Without Thomas Crofton Croker and the brothers Grimm we might not have had the chance, to produce this CD.
That's why we should honour the ol' folks, and show our deep respect in a decent manner. They deserve it - we all
have their stories in our hearts.
Thomas Crofton Croker, who published his books as T. Crofton Croker (but we could not find out if he did not like the name Thomas)
had no genuine Irish background. His father was a British soldier, Major Croker of the 38th Foot Regiment, and young Thomas was born
in Cork in 1798 in Buckingham Square - it' is hard to imagine anything more English. Even in boyhood he took an interest in everything
that was ancient - archeology, antique furniture and pictures, old books, oral traditions ...

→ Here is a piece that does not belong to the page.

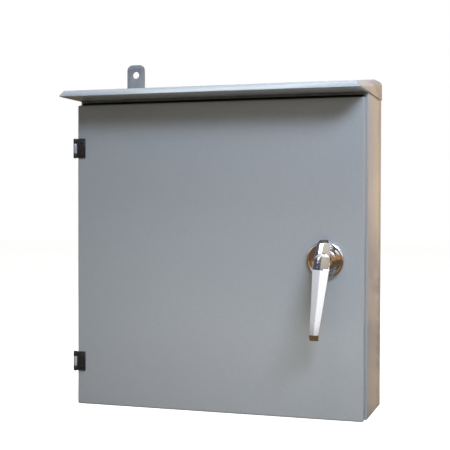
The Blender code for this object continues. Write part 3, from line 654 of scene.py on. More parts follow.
def rod(name: str, start: Sequence[float], end: Sequence[float], radius: float,
        sides: int = 32) -> bpy.types.Object:
    """A cylinder primitive between two points, its place in its mesh.

    Args:
        name: Name of the object.
        start: Centre of one end.
        end: Centre of the other end.
        radius: Radius.
        sides: Number of sides.

    Returns:
        The object.
    """
    start, end = Vector(start), Vector(end)
    bpy.ops.object.select_all(action="DESELECT")
    turn = Vector(UP).rotation_difference(end - start).to_euler()
    bpy.ops.mesh.primitive_cylinder_add(
        vertices=sides, radius=radius, depth=(end - start).length, location=(start + end) / 2, rotation=turn
    )
    obj = bpy.context.object
    obj.name = obj.data.name = name
    bpy.ops.object.transform_apply(location=True, rotation=True, scale=True)
    return obj


def turned(name: str, profile: Sequence[tuple[float, float]], foot: Sequence[float],
           axis: Sequence[float], steps: int = 48) -> bpy.types.Object:
    """A profile of (radius, height) points spun round an axis, smooth but for its sharp edges.

    Args:
        name: Name of the object.
        profile: Points from one end to the other; one that doesn't reach the axis is closed.
        foot: Where height 0 lies on the axis.
        axis: Direction of the axis.
        steps: Steps of the spin.

    Returns:
        The object.
    """
    foot, axis = Vector(foot), Vector(axis).normalized()
    across = axis.orthogonal().normalized()
    corners = [foot + axis * height + across * radius for radius, height in profile]
    edges = [(i, i + 1) for i in range(len(corners) - 1)]
    if min(radius for radius, _ in profile) > TOUCH:
        edges.append((len(corners) - 1, 0))
    mesh = bpy.data.meshes.new(name)
    mesh.from_pydata(corners, edges, [])
    obj = placed(name, mesh)
    with editing(obj, "VERT", "SELECT"):
        bpy.ops.mesh.spin(steps=steps, angle=2 * math.pi, center=foot, axis=axis)
        bpy.ops.mesh.select_all(action="SELECT")
        bpy.ops.mesh.remove_doubles(threshold=0.000002)
        bpy.ops.mesh.normals_make_consistent(inside=False)
    return shaded(obj)


def loft(name: str, rings: Sequence[Sequence[Sequence[float]]]) -> bpy.types.Object:
    """A closed skin over rings of points with the same count, capped at both ends.

    Args:
        name: Name of the object.
        rings: The rings in order.

    Returns:
        The object.
    """
    count = len(rings[0])
    corners = [Vector(p) for ring in rings for p in ring]
    faces = [tuple(range(count)), tuple(reversed(range(len(corners) - count, len(corners))))]
    for row in range(len(rings) - 1):
        for i in range(count):
            j = (i + 1) % count
            first, second = row * count, (row + 1) * count
            faces.append((first + j, first + i, second + i, second + j))
    mesh = bpy.data.meshes.new(name)
    mesh.from_pydata(corners, [], faces)
    obj = placed(name, mesh)
    with editing(obj, action="SELECT"):
        bpy.ops.mesh.normals_make_consistent(inside=False)
    return obj


def apply_all(obj: bpy.types.Object) -> None:
    """Applies every modifier of an object, in order."""
    pick(obj)
    for modifier in list(obj.modifiers):
        bpy.ops.object.modifier_apply(modifier=modifier.name)


def combine(obj: bpy.types.Object, tool: bpy.types.Object, operation: str) -> None:
    """Applies a Boolean with a tool and throws the tool away.

    Args:
        obj: The piece.
        tool: The cutter or the shape that is joined on.
        operation: DIFFERENCE or UNION.
    """
    modifier = obj.modifiers.new(operation.lower(), "BOOLEAN")
    modifier.operation = operation
    modifier.object = tool
    apply_all(obj)
    bpy.data.objects.remove(tool, do_unlink=True)


def shaded(obj: bpy.types.Object, angle: float = 40.0) -> bpy.types.Object:
    """Shades a piece smooth, but for its sharp edges.

    Args:
        obj: The piece.
        angle: Sharpest angle that is shaded smooth, in degrees.

    Returns:
        The same piece.
    """
    pick(obj)
    bpy.ops.object.shade_smooth_by_angle(angle=math.radians(angle))
    return obj


def soften(obj: bpy.types.Object, width: float, segments: int = 3,
           angle: float = 30.0) -> bpy.types.Object:
    """Rounds the sharp edges with an applied Bevel, and shades the piece smooth between them.

    Args:
        obj: The piece.
        width: Width of the rounding.
        segments: Segments of the rounding.
        angle: Sharpest angle left alone, in degrees.

    Returns:
        The same piece.
    """
    modifier = obj.modifiers.new("rounding", "BEVEL")
    modifier.width = width
    modifier.segments = segments
    modifier.limit_method = "ANGLE"
    modifier.angle_limit = math.radians(angle)
    modifier.use_clamp_overlap = True
    apply_all(obj)
    return shaded(obj)


def wire(name: str, points: Sequence[Sequence[float]], radius: float, smooth: int = 6) -> bpy.types.Object:
    """A round wire along a smooth curve through points, as a capped mesh.

    Args:
        name: Name of the object.
        points: The points it passes through.
        radius: Radius of the wire.
        smooth: Steps between two points.

    Returns:
        The object.
    """
    route = [Vector(p) for p in points]
    padded = [route[0] * 2 - route[1], *route, route[-1] * 2 - route[-2]]
    path = []
    for a, b, c, d in zip(padded, padded[1:], padded[2:], padded[3:]):
        for i in range(smooth):
            t = i / smooth
            bend = (a * -1 + b * 3 - c * 3 + d) * t**3
            path.append(0.5 * (2 * b + (c - a) * t + (2 * a - 5 * b + 4 * c - d) * t**2 + bend))
    path.append(route[-1])
    curve = bpy.data.curves.new(name, "CURVE")
    curve.dimensions = "3D"
    curve.bevel_depth = radius
    curve.bevel_resolution = 4
    curve.use_fill_caps = True
    spline = curve.splines.new("POLY")
    spline.points.add(len(path) - 1)
    for target, place in zip(spline.points, path):
        target.co = (*place, 1.0)
    pick(placed(name, curve))
    bpy.ops.object.convert(target="MESH")
    obj = bpy.context.object
    with editing(obj, "VERT", "SELECT"):
        bpy.ops.mesh.remove_doubles(threshold=0.000005)
        bpy.ops.mesh.normals_make_consistent(inside=False)
    return shaded(obj, 50.0)


# --- sub-assemblies -------------------------------------------------------------------------------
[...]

The Grimm brothers, Jacob (born in 1785) and Wilhelm (born in 1786) must be among the most famous Germans
of all times. Some scholars claim that their collection of fairytales is the most translated German book of all - and that
means that the fairytales have to compete with heavyweights such as Marx' "Capital" and the writings of Martin Luther.
The brothers were introduced to collecting by Clemens von Brentano and Achim von Arnim, those who two wanted to publish prose,
after the success of their song collection "Des Knaben Wunderhorn" ("The Youth's Magic Horn"). But we all know what happened then: the
Grimms caught the bug and in 1812 the first edition of their Fairy Tales ...
Nadia Birkenstock was born in Solingen in the north west of Germany. She started playing the piano
at five and grew up listening to lots of classical music. Thanks to a scholarship, she received
her first vocal training in the USA (Westover School, Connecticut) and afterwards studied voice at
the Music Conservatory of Düsseldorf in Germany.
She taught herself to play the Celtic Harp at 16 and attended masterclasses with Kim Robertson (USA), Bill Taylor (Scotland) and others. During her vocal studies she created her first solo performance program for Celtic harp and voice, creating her own harp arrangements from the very beginning.
Today Nadia is one of the leading German folk harpists and tours internationally. She also frequently plays for the Irish Embassies in Cologne, Munich and Frankfurt.
In 2001 her first solo album "Emerald Isles" was released, followed by "Wandering between the Worlds" (2003), "Winter Tales" (LAIKA 2006), "Les Berceuses de Coline" ("Grandir Nature" 2007) and her songwriting debut "Strange New Land" (LAIKA 2008). Nadia's repertoire features both original songs and compositions and traditional Celtic folk songs and harp tunes. Requests for musical collaborations have lead to various expanded arrangements of her songs, including for string quartet, organ and four part choir.
Mick Fitzgerald grew up in Dublin and still lives there. He was born into a highly musical family
and is a man of many talents: a former journalist he now works mainly as an actor, an author, and a
musician. He was a member of bands like Tipsy Sailor and The Wild Geese, with the Wild Geese he toured
all over Europe in the eighties, before settling on acting as his main profession. In Dublin he stood on
stage in plays by, among others, Oscar Wilde and Brendan Behan, and he appeared in a large number of films.
In 2010 a collection of his stories was issued, "Session" (Songdog Verlag, Vienna), in 2011 his third
solo-CD "Streetwise" (Mogg Records) followed. A new book is due to be published soon.
Gabriele Haefs was born in Wachtendonk near the Dutch border and today lives in Hamburg. She studied Folklore,
Celtic languages and Scandinavian languages, which shows her geographical preferences. She has done research
and written about - among other things - myths and fairytales, and she also works as a translator, her most
well-known translation is the German version of Jostein Gaarder's "Sofie's world". In 2010 she published,
together with Anne Bubenzer, a book on Oslo: "Auf der Suche nach Ibsens Badewanne" (Picus Verlag, Vienna).
At present she is working on a book with stories about Irish music, together with Mick Fitzgerald.
Willi Basler was born in Franconia - yes, this is a small part of Bavaria, well known for the wine produced
there. And the patron saint of the wine makers is Kilian, an Irish monk. This is why Willi is hibernophile and
was driving the project as co-producer of the CD.